>> Start

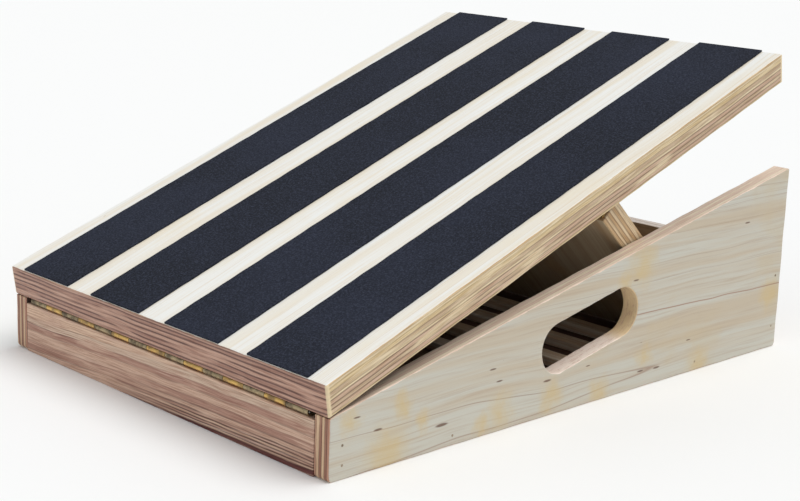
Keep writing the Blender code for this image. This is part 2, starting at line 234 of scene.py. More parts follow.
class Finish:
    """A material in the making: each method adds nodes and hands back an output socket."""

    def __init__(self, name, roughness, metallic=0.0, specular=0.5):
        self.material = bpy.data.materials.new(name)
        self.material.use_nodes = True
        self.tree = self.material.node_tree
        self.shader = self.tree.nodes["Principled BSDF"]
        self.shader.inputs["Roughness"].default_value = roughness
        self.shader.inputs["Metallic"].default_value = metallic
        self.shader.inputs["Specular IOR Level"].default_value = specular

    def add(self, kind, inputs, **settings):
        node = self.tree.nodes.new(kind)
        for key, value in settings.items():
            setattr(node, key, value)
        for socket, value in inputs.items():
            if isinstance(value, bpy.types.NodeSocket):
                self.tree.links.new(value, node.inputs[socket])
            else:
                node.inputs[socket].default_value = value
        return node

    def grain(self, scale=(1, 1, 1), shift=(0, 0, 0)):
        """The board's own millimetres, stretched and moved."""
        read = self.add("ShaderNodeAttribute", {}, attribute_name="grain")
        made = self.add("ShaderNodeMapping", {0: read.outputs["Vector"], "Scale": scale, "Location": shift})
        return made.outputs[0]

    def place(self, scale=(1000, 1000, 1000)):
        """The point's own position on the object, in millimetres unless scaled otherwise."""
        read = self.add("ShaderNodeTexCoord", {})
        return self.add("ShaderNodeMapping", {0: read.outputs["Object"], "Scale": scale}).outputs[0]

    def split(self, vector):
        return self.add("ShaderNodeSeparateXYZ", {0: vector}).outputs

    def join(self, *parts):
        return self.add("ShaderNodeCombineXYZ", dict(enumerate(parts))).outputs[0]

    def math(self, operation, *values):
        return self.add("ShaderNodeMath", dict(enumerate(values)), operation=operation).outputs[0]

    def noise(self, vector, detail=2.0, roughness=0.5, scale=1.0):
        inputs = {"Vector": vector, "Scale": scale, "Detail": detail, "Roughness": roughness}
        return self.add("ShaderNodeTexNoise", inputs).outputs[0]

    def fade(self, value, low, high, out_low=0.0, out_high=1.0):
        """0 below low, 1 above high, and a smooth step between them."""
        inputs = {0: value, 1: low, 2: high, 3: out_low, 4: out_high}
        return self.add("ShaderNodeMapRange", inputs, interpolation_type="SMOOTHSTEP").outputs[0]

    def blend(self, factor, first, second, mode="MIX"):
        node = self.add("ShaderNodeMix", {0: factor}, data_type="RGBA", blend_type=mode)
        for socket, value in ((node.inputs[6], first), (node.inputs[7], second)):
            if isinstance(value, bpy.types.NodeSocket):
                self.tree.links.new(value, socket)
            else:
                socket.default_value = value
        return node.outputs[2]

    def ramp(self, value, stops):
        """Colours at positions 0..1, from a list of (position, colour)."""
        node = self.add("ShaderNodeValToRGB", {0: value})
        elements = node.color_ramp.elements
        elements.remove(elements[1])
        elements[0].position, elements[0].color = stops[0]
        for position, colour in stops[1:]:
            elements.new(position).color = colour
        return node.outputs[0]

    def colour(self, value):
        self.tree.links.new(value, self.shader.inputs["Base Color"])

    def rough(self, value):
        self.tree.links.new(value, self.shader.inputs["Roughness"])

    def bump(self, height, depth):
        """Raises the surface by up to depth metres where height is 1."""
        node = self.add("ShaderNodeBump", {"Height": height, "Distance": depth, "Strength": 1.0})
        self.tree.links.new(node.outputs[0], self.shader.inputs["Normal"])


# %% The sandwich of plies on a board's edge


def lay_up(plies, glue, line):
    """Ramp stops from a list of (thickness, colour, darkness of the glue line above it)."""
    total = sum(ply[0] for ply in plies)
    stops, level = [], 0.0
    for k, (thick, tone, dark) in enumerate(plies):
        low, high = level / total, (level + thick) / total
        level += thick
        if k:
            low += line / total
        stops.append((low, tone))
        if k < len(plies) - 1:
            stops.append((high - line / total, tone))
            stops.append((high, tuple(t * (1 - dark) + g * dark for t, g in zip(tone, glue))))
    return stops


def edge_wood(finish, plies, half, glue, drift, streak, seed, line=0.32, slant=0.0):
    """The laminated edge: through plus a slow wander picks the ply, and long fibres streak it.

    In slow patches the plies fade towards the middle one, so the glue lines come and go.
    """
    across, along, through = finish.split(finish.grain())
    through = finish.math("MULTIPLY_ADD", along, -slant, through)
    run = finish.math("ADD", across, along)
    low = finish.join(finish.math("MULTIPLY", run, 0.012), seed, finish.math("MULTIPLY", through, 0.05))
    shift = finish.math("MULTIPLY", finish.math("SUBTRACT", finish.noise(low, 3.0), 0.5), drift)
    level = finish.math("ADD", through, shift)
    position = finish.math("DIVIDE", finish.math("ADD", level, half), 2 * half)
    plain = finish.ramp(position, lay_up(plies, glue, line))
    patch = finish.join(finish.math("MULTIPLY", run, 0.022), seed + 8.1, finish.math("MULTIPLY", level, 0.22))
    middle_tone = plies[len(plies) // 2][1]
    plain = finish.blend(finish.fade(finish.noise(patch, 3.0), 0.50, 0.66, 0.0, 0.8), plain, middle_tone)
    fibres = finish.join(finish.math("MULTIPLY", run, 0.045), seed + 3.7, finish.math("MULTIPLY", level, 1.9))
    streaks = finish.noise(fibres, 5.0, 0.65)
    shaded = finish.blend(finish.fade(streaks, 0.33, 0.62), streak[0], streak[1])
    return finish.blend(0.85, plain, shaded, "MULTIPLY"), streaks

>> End
>> Start

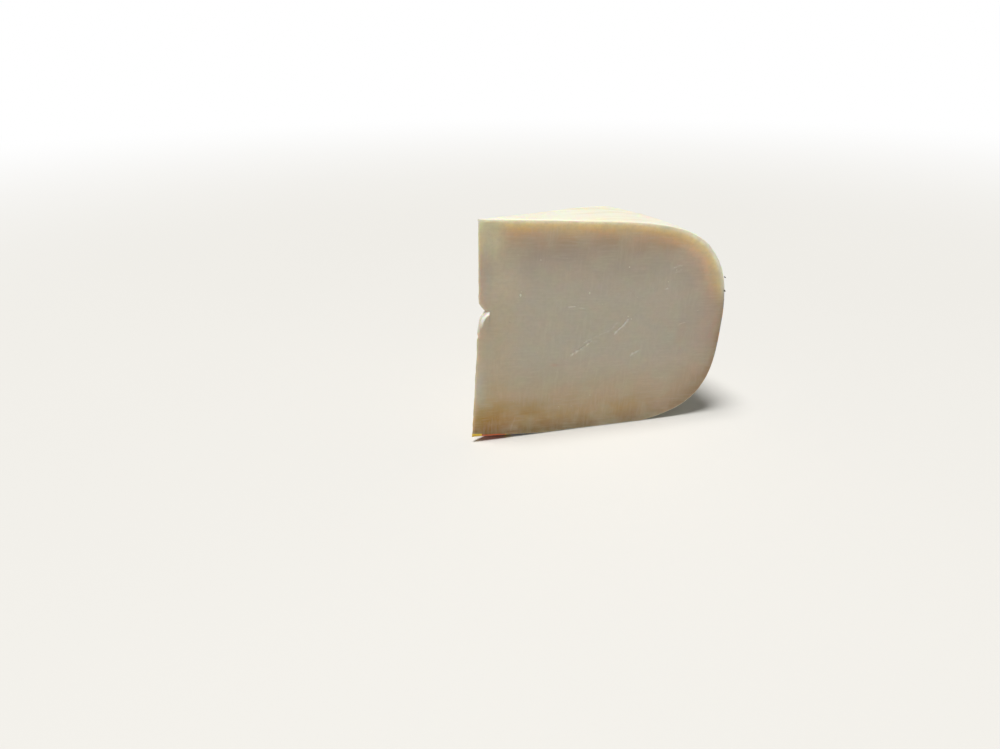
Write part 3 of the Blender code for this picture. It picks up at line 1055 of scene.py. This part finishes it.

>> End

# Task description:
Output nothing except the lines from the line with "Keep writing the" through the line with "material in the", copied exactly, end lines included.

# Solution for this exercise:
Keep writing the Blender code for this image. This is part 2, starting at line 234 of scene.py. More parts follow.
class Finish:
    """A material in the making: each method adds nodes and hands back an output socket."""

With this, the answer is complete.